At the age of 9, Dominic Ongwen is abducted by the Ugandan LRA, who train him to be a child soldier and place him in a commanding role. Years later, he now faces the International Criminal Court (ICC), but should he be judged for his actions, or is he himself a victim?
THEATRE OF VIOLENCE
A film by Emil Langballe & Lukasz Konopa
ABOUT
Synopsis
Can you be an executioner and a victim at the same time? That is the central question for Krispus Ayena, who has been appointed defence lawyer at the International Criminal Court in The Hague in the most prestigious case of his career. At the age of 9, Ayena's client, Dominique Ongwen, became one of at least 20.000 children abducted by rebel leader Joseph Kony's Lord's Resistance Army (LRA) in Uganda.

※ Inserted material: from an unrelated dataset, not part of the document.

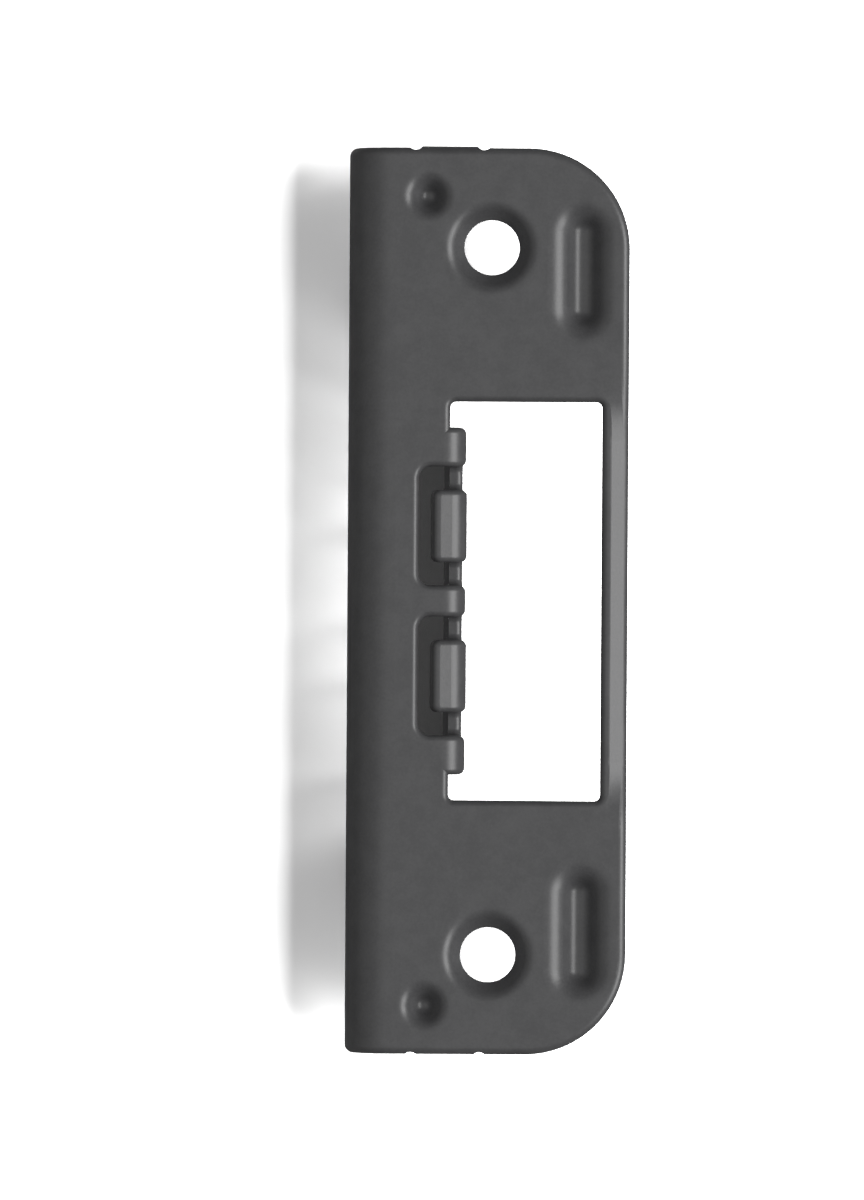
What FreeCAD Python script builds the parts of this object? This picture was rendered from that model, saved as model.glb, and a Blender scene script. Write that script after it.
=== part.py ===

Ongwen was brainwashed by Kony, who used a combination of Christianity, witchcraft and torture to turn the children into loyal LRA soldiers in the rebellion against incumbent president, Yoweri Museveni. Ongwen quickly learned that it was a matter of kill or be killed - and he rose to the rank of commander before one day surrendering to the authorities and the following prosecution in The Hague. Ongwen is charged with 70 different counts of crimes, including torture, rape and murder. But his defence lawyer, Ayena, wants him acquitted because he believes Ongwen is not responsible for the way his life turned out. In addition, the outcome of the trial threatens to reopen old wounds at homein Uganda seeing that Ongwen and the LRA are part of the Acholi people of northern Uganda, where Kony founded his brutal army in response to the equally brutal crackdown on the Acholi people by the incumbent president, Museveni. For Ayena and many other Ugandans, the case is therefore deeply unfair because only one side of the conflict is being held accountable in The Hague. Personally, Ayena has a lot at stake. He must not only get justice for his client and his people - but also try to explain to the Western-based International Criminal Court what kind of country Uganda is, and what the potential consequences of the verdict might be.
FILMMAKERS
Emil Langballe & Lukasz Konopa
Lukasz Konopa has a Master Degree in Documentary Film Directing from the UK’s National Film and Television School (NFTS) and an MA in sociology from the University of Warsaw, Poland. His documentaries have been featured at festivals, such as Hot Docs, Camerimage, Visions du Reel and SXSW. His film ‘After’ won the CILECT Best Documentary film award, which is chosen by the association of the world’s major film and television schools. He regularly films in Europe, the Middle East, and the US. Currently splitting his time between Tel Aviv, where he works as a cinematographer on documentaries produced by one of Israel’s top production companies, Heymann Brothers Films; and Denmark where he has just completed his first feature length documentary with Made in Copenhagen.